Just thought back of everythign that my parents had done for me and brother, to ensure we had the best in education, we were so happy! We were blessed. God was with us, though we didn't know it then. Really I am blessed.
I am 26 yo now.. and somehow, i feel abit removed from that part of my life. It's as if i'm living in a totally environment.. it's like from a true heartlander, i have morphed into a international person. And i enjoy my international 'persona' but there was also something abt the heartlander that i miss.. and looking back, it's almost like i lived two lives.
well, somehow feeling abit sad now, this present moment as i type. a slight feeling of disorientation.. though i must say i really missed the youths, esp when I saw them. It's more like, i didn't hink i missed them, but when i saw them, i realised htat i really wanted to be back here with them! Somehow, am really excited for their lives and all that will happen in their lives! It's hard to describe, but i feel like i'm going into a new phase of my life, where i draw my excitement from the lives of other pp, things happening to them or going to happen to them.. and not so much of what's happening to me now (tho still have lah)

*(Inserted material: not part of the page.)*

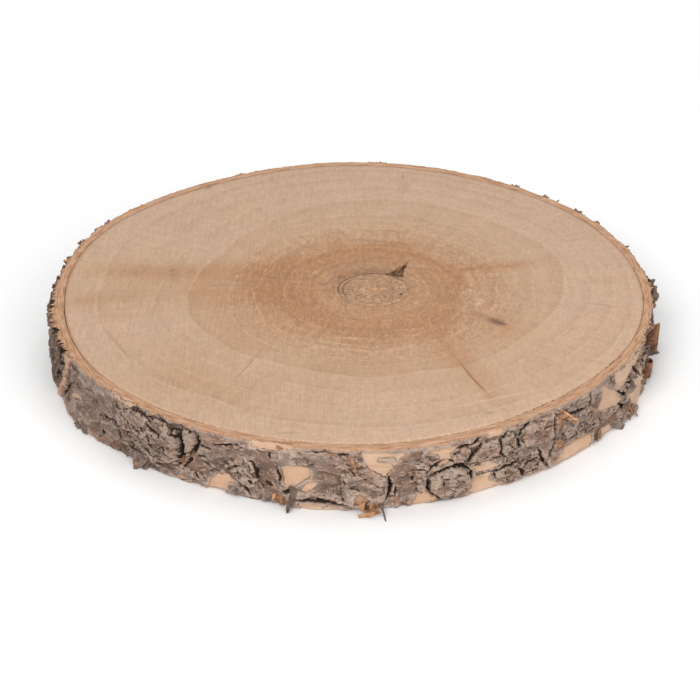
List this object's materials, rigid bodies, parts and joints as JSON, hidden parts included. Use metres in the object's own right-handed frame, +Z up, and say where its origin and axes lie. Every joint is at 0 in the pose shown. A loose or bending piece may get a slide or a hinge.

I remembered the days when i used to be so introverted, cautious, selfconsicious when i visited my relatives, but now.. i'm like, whatever!! haha.. i just want to find out how they are doing. God has really changed me somewhere along the way i guess~
Still feeling slightly disoriented.. perhaps its just me flying about too much in a such a short span of time.. not used to this kinda life.. i feel like i've left peices of my life around..haha.. in Manila with my classmates, in my old friends, in my childhood memories and now back here in Singapore. I must say, that it takes time for me to gather my thoughts back again every once in awhile, just to kinda rediscover who i am and what i'm doing. Fairly bizarre state of my mind.. but i;m alrite.